The chimney pitch would slow some parties down (but I remember it being pretty short). But the dirty loose stuff is just lack of traffic.

So again, I don't understand why this didn't get the same traffic that a lot of other routes, that also started out dirty and loose, got.
Reilly

Mountain climber
The Other Monrovia- CA
  Jun 30, 2017 - 02:12pm PT
People don't do this route but they do the YPB? STOOPID!
dee ee

Mountain climber
Of THIS World (Planet Earth)
  Jun 30, 2017 - 03:38pm PT
I remember it as a fairly wild adventure! Climbed it in Sept. 1978 with Sibylle and wrote "rainy and hard!" We took 7.5 hours and I had to do a number of aid moves while it rained on one pitch. It stopped raining while she followed. Did it in 15 pitches, all clean pro. I don't think Sib led. V 5.10 A1

Overall I thought it harder than the DNB.
NutAgain!

Trad climber
https://nutagain.org
  Jun 30, 2017 - 05:57pm PT
But the dirty loose stuff is just lack of traffic.

Reminded me of how Zander and I almost died or at least major head/spine trauma from a rockfall when we pulled our ropes during a rap. Somewhere past the ears thing and above the chimney.
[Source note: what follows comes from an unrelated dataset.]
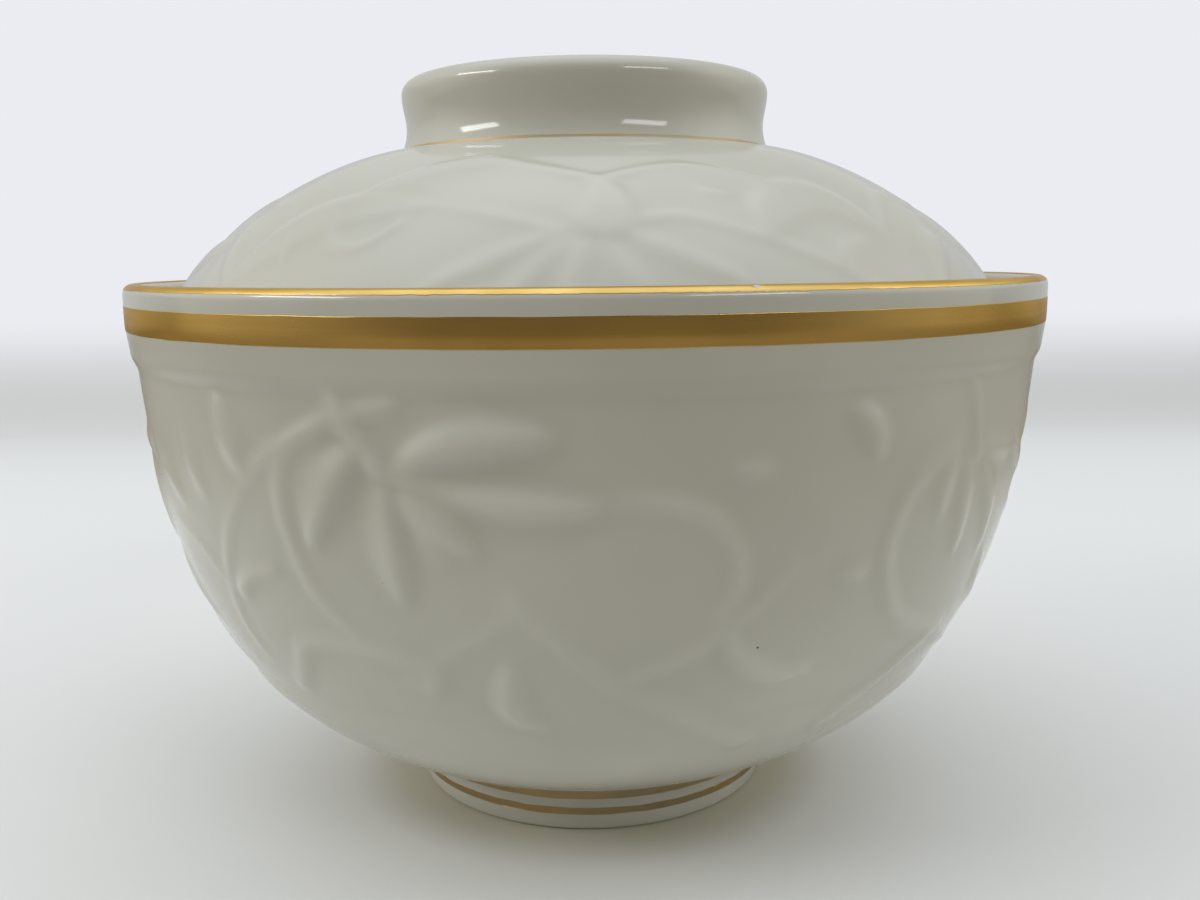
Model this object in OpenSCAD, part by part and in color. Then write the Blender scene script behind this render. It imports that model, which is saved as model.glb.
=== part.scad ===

Basically my head was about a foot and a half or two from Zander's, both of us looking down a few seconds after pulling a rope, and a breadbox-sized rock (definitely bigger than a toaster, maybe smaller than a breadbox) came down right between us. It nailed a gatorade bottle hanging on my harness and scratched it up and made all the water foamy for a second. It shattered on impact at our feet, and smell of ozone was heavy. This is one of the pieces I picked up:


Little stuff like this gets lost in the haze of time, and I wonder how many of us have piles of these stories on which our whole life could have pivoted but for the the most subtle shift of wind or body position or amount of rope out or whatever. I guess Werner has it right about when your number's up, your number's up.